As of Thursday morning, there were no Geomagnetic Warnings in effect.
"We do have a couple of recent alerts and warnings related to other space weather phenomena that mainly affect radio communication," Brasher said.
A watch is issued when it's believed there will be a risk of significant space weather, but the occurrence or timing is uncertain. A warning is issued when space weather is occurring, imminent or extremely likely based on model data or observation-derived calculations. An alert is issued when a space weather event has already started.
Space weather happens all the time
We've had two G4 storms in the last few months, and we will likely see more soon, according to Brasher.

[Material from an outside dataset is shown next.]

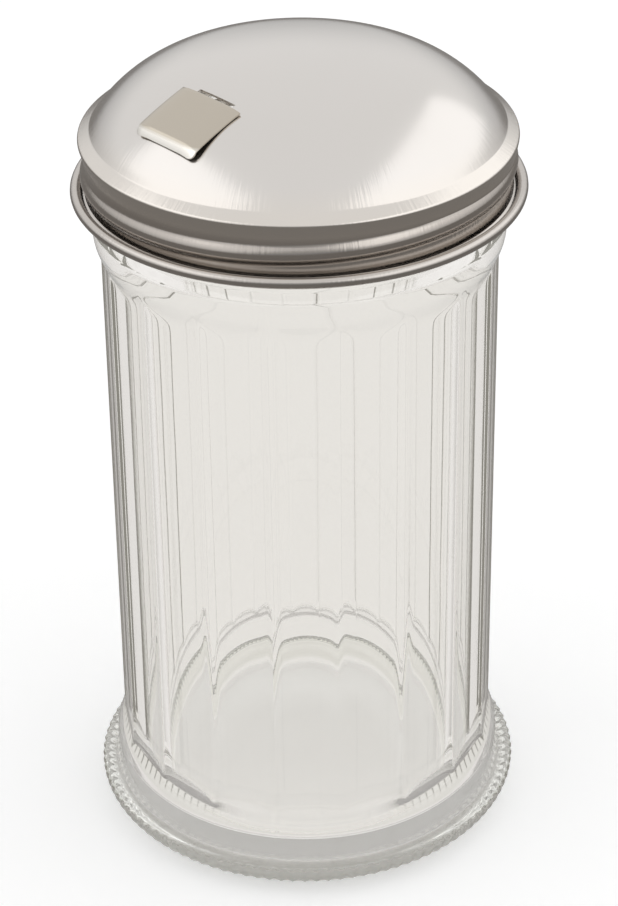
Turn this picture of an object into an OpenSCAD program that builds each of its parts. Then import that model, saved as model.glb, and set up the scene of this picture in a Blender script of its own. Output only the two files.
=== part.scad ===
// Fluted glass sugar pourer with a domed screw lid and a pouring flap that opens by its own weight.
// Millimetres, +Z up. The origin is the middle of the foot, on the surface the jar stands on.
// The flap pours towards -Y.

/* [Jar body] */
// Radius from the axis to the ridges between the flat panels
ridge_r = 34.2; // [33:0.1:36]
// Number of flat panels round the jar
panel_count = 18; // [14:1:22]
// Turn of the ridges, in degrees, from the side that the flap pours to
ridge_turn = -1.6; // [-9:0.2:9]
// Thickness of the glass at the middle of a panel
wall = 3; // [2.4:0.1:3.6]
// Height of the inside floor
floor_z = 7; // [6:0.5:12]
// Rounding between the inside floor and the wall
floor_round = 3; // [2:0.5:10]

/* [Jar foot] */
// How far the heel stands out from the ridges
heel_out = 4.5; // [4.1:0.05:5]
// Height of the heel's flat top
heel_h = 6.2; // [6.2:0.1:7]
// Width of the rounding under the heel, in towards the ring that the jar stands on
heel_round_w = 8; // [5:0.1:8.5]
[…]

So while even if Wednesday's storm isn't big, Brasher said you can expect with a high level of certainty that we will have a few more before this solar cycle is done. However, to see the aurora in New York, for example, Brasher said a G3 or greater storm is required.
Yet if you live in the city or suburbs, Brasher said you aren't likely going to be dark enough to see the aurora. If you know a storm is coming, go north while getting as far away from city lights as possible and avoiding cloud cover.
Historical data shows that one could expect about 60 G4-level storms and four G5-level storms per 11-year solar cycle.
"This is, of course, an average, but G5 storms are quite rare," Brasher said. "The last solar cycle was rather mild, but solar cycle 25 is already on its way to being much more active."
According to Brasher, space weather is intimately tied to activity on the sun. Activity on the sun goes through 11-year cycles during which the magnetic field goes from being very uniform to very tangled and chaotic, then back to uniform after the magnetic field of the sun flips.
"Sunspots and, therefore, solar activity is greatest when the magnetic fields are all tangled and chaotic, and we expect to hit peak activity sometime in the next few years," Brasher said.